De plus, une percée dans l'ouest de Montréal (Larry Smith dans Lac-Saint-Louis) serait aussi importante pour les conservateurs que la victoire de Thomas Mulcair du NPD dans Outremont en 2007.

3 - Les publicités négatives ne fonctionnent pas

Faux.

On n'aime pas, d'emblée, les publicités négatives, mais si elles sont bien faites, elles sont efficaces.

Les conservateurs ont esquinté le leadership de Stéphane Dion en 2007-08 et ils ont fait mal à Michael Ignatieff depuis deux ans.

Les pubs négatives visent deux objectifs: unir et mobiliser sa base et semer le doute chez les indécis.

Bien sûr, elles sont salissantes, mais si elles ne fonctionnaient pas, pensez-vous que les partis politiques dépenseraient autant d'argent pour en diffuser?

4 - Il y a trop de sondages

Les sondages sont comme ces photos aériennes post-tsunami ou post-tremblement de terre.

C'est un état des lieux, pas la cause du désastre.

J'entends souvent dire qu'il y a trop de sondages et que ceux-ci influencent les électeurs.

Si c'est vrai, cela en dit plus long sur la paresse intellectuelle de certains électeurs que sur le pouvoir de persuasion de quelques colonnes de chiffres publiées sporadiquement par les médias.

5 - Payer le prix du déclenchement des élections

Autre thème à la mode à la veille du déclenchement d'une campagne: le parti qui provoque des élections risque d'en payer le prix.

Question: qui a provoqué les dernières élections, en 2008?

Le premier ministre Stephen Harper lui-même, lui qui avait pourtant promis de ne pas le faire et qui avait même fait adopter une loi pour des élections à date fixe.

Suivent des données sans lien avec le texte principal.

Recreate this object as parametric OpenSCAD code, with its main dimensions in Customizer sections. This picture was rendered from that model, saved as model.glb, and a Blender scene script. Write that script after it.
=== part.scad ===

Il a été réélu, avec plus de sièges que lors des élections précédentes.

Et en 2005?

Les trois partis de l'opposition (PC, Bloc et NPD). Les conservateurs ont pris le pouvoir, le Bloc n'a perdu que 3 sièges et le NPD en a pris 10.

Une campagne électorale de 35 jours, c'est court sur le calendrier, mais sur le terrain, c'est beaucoup plus long.